Not long ago, Wifey’s family was in town and she decided that while they were here, X and Y could not see my parents because the children liked them too much. I’m not kidding, dear readers, I couldn’t make this stupidity up if I tried. So my mother cried for a week. When they ran into the whole crew at a local petting zoo, Wifey gave my parents evil looks and whispered to Hubby that he needed to get X away from them. (Did I say Wifey is passive-aggressive, controlling and unstable? And Hubby goes right along with it. I really don’t know which of the two of them is worse.)
A few weeks ago, Wifey asked my mother to watch X and my dad to follow her to the DMV so they could register their car. Several hours later, we all went to dinner and took X with us (Wifey and my dad weren’t done with their errands). When Wifey found out, she was furious. She had my dad drive her to the restaurant and she nearly dragged X out, as he fell and tripped on the floor while she dragged him by the arm, glaring at us and saying, “Now X won’t eat the food I was going to make him!” It was all I could do not to run after her and spit in her face. Instead, I stayed rooted to my chair like a nice girl.
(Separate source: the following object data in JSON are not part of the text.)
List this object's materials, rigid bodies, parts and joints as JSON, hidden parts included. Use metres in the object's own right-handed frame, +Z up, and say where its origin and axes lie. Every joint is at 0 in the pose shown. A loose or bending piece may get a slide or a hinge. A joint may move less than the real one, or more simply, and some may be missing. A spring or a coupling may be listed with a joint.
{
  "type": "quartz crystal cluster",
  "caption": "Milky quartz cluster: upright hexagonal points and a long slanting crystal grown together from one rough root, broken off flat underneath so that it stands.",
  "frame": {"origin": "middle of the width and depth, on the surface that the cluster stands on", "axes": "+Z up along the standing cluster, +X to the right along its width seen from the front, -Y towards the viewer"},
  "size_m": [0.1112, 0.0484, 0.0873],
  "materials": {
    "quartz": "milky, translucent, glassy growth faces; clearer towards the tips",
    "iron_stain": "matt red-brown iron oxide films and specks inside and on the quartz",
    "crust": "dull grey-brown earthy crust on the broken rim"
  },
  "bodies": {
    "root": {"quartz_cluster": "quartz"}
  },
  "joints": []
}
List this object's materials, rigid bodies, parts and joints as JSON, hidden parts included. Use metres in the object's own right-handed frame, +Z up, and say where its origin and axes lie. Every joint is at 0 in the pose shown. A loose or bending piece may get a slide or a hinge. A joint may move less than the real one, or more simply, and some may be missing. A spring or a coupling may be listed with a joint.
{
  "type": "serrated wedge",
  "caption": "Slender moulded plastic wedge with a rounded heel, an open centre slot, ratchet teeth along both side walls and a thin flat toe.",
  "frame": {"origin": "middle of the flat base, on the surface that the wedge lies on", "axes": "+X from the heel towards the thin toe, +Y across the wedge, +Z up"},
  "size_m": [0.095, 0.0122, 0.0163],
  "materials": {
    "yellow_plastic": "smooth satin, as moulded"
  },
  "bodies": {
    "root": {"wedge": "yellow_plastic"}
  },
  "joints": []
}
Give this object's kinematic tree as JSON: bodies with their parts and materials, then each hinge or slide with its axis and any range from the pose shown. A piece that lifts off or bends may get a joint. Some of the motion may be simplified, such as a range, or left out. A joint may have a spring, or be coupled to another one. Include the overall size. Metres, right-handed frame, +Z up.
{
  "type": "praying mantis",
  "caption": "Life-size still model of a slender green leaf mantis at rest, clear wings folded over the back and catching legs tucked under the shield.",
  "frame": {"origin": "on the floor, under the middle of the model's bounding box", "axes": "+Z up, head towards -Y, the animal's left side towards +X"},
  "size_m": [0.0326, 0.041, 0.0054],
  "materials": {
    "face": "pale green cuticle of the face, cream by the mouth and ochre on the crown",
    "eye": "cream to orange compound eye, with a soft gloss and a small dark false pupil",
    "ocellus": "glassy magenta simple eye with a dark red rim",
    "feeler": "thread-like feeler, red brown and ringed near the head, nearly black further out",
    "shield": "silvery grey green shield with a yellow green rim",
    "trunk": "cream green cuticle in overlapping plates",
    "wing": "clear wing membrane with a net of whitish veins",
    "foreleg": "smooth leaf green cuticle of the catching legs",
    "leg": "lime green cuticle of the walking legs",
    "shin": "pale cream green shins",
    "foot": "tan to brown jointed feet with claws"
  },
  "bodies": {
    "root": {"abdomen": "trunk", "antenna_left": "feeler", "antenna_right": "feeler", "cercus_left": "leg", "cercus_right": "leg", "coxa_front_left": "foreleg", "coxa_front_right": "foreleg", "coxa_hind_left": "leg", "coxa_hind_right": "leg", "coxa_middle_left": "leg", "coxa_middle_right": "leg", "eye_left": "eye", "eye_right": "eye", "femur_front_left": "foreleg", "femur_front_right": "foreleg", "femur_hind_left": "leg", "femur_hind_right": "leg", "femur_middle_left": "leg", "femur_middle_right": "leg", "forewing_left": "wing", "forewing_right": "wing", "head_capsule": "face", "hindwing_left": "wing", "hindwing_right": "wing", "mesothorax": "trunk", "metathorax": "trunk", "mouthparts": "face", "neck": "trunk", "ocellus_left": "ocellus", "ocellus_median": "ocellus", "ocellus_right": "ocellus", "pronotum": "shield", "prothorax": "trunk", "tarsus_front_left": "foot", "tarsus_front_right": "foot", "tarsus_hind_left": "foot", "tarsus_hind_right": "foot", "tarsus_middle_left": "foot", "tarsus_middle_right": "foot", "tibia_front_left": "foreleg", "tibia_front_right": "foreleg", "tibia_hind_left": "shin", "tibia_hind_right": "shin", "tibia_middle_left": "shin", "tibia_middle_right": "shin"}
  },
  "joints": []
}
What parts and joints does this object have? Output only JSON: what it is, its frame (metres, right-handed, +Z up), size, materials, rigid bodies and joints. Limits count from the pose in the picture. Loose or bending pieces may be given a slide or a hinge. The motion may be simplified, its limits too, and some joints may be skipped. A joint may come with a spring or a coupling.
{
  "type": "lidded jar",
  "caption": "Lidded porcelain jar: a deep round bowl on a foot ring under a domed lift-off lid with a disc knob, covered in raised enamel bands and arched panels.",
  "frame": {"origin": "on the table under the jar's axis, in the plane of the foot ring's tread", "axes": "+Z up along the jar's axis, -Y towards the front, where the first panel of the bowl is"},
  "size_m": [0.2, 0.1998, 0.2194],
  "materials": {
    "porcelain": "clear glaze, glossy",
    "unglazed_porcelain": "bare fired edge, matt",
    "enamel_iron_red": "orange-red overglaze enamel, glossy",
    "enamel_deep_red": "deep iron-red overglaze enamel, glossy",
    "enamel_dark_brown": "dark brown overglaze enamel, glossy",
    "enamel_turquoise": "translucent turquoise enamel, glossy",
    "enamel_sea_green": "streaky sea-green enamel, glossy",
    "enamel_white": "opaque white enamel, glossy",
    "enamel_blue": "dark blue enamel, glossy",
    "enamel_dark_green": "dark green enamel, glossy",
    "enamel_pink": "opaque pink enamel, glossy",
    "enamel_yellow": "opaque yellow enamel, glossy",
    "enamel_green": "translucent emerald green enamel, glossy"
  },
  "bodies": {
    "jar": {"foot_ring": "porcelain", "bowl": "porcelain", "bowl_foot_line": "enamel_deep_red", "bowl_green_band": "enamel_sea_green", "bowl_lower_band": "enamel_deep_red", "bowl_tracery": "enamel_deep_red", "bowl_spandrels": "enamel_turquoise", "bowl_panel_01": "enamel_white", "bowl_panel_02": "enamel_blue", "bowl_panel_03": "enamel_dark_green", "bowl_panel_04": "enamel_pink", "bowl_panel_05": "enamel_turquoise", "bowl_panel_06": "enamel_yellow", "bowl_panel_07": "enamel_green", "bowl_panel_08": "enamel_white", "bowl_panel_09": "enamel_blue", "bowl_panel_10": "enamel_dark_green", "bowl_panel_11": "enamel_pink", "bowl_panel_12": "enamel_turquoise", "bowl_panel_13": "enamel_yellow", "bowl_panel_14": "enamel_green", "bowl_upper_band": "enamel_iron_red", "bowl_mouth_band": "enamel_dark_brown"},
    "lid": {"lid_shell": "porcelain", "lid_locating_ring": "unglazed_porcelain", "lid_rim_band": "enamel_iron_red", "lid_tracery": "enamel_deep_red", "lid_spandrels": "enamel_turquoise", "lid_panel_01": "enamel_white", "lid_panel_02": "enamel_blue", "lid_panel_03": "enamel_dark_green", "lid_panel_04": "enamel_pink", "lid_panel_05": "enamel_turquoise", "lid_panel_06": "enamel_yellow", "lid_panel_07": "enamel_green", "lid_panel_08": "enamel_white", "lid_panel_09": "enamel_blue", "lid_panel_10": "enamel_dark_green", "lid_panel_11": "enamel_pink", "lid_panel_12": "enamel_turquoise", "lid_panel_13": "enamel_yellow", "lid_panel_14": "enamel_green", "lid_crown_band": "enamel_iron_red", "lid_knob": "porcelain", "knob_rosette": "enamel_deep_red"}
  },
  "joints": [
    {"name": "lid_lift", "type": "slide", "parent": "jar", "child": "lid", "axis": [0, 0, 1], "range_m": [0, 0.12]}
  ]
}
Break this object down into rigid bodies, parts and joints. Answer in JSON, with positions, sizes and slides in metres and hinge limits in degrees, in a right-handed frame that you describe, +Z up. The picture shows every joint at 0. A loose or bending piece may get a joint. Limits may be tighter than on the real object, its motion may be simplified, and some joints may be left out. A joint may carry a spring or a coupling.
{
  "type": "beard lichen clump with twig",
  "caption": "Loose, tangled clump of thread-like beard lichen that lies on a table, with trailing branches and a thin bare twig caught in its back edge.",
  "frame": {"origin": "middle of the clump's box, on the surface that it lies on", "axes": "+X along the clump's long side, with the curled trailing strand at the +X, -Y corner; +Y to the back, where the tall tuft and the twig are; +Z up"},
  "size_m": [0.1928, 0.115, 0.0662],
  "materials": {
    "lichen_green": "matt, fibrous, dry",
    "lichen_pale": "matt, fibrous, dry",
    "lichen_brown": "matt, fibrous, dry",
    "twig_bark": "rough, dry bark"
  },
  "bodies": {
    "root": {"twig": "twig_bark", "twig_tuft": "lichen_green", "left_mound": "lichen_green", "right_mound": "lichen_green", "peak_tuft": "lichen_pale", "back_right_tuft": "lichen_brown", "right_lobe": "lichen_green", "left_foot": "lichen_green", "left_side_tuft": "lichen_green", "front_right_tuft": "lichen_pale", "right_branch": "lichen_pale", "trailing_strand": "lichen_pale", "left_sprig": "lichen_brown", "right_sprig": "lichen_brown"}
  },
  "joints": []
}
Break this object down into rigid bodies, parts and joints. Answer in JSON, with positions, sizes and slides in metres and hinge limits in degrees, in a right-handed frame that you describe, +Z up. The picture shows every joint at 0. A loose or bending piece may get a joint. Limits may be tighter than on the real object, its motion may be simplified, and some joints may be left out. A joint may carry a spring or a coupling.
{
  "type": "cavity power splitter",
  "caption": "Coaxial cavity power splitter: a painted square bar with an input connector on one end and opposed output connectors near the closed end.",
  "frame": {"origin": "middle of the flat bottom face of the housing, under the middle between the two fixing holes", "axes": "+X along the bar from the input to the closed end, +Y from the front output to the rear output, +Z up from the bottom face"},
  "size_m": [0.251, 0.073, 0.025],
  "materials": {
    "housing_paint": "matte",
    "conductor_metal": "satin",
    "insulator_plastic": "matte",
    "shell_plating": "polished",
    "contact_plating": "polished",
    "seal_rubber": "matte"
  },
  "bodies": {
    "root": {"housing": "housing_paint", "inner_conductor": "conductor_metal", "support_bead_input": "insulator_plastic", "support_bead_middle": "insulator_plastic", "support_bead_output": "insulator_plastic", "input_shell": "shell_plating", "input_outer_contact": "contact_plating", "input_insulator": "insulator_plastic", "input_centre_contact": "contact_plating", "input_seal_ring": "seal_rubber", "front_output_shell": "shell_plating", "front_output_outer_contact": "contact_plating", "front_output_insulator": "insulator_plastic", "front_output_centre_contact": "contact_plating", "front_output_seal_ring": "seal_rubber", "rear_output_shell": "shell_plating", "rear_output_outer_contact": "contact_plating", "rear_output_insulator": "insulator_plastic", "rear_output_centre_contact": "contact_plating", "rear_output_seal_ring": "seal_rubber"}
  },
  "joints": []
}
But the final straw for me is when my mother took care of X all day long and took him to McDonalds to play on the playground equipment. X told Wifey when he got home that he had ice cream, which my mother said wasn’t true but who cares? X is just three-years old. Wifey yelled at X, and then Hubby spent the next two hours frantically calling my mother. When he got ahold of her, he read her the riot act. Not a “thanks” on that phone call.
I was done being silent (I can’t believe I waited this long). I called and texted Hubby. The general gist was this: As my parents’ daughter, I will not allow them to be bullied and abused by other adults. I told Hubby he was out of control and if this continued, I would seek legal counsel on potentially filing a restraining order.
“You don’t understand,” Hubby responded. “X just needs to stay on his eating schedule and Wifey gets really upset.”
Ok, so shut the fuck up, I wanted to scream. I thought better of it.
“You are mean. You are a bully. You are abusive. Keep it up and you will have to deal with me.” I reminded him that once each week, I take steroids as part of my cancer maintenance therapy and this drug makes me not very nice. I was capable of being a raging bitch, including to his mean, passive-aggressive wife. I saw Hubby last night for a few minutes. He didn’t speak to me. I was happy. He has been formally put on notice. If I need to fight my parents’ battles, I’m ready, boxing gloves are on.
And now on to my parents and their responsibility in all of this. Sigh. Well, I wish they had boundaries. I wish that when Wifey asked them to “help” clean her home, they had simply said no. Or when Wifey asks my mother to spend the night, I wish she wouldn’t. But as parents age and their cognitive thinking skills wane, I strongly believe it is my job to protect and guard them the best way I know how. And I’m ready for the challenge. Watch out.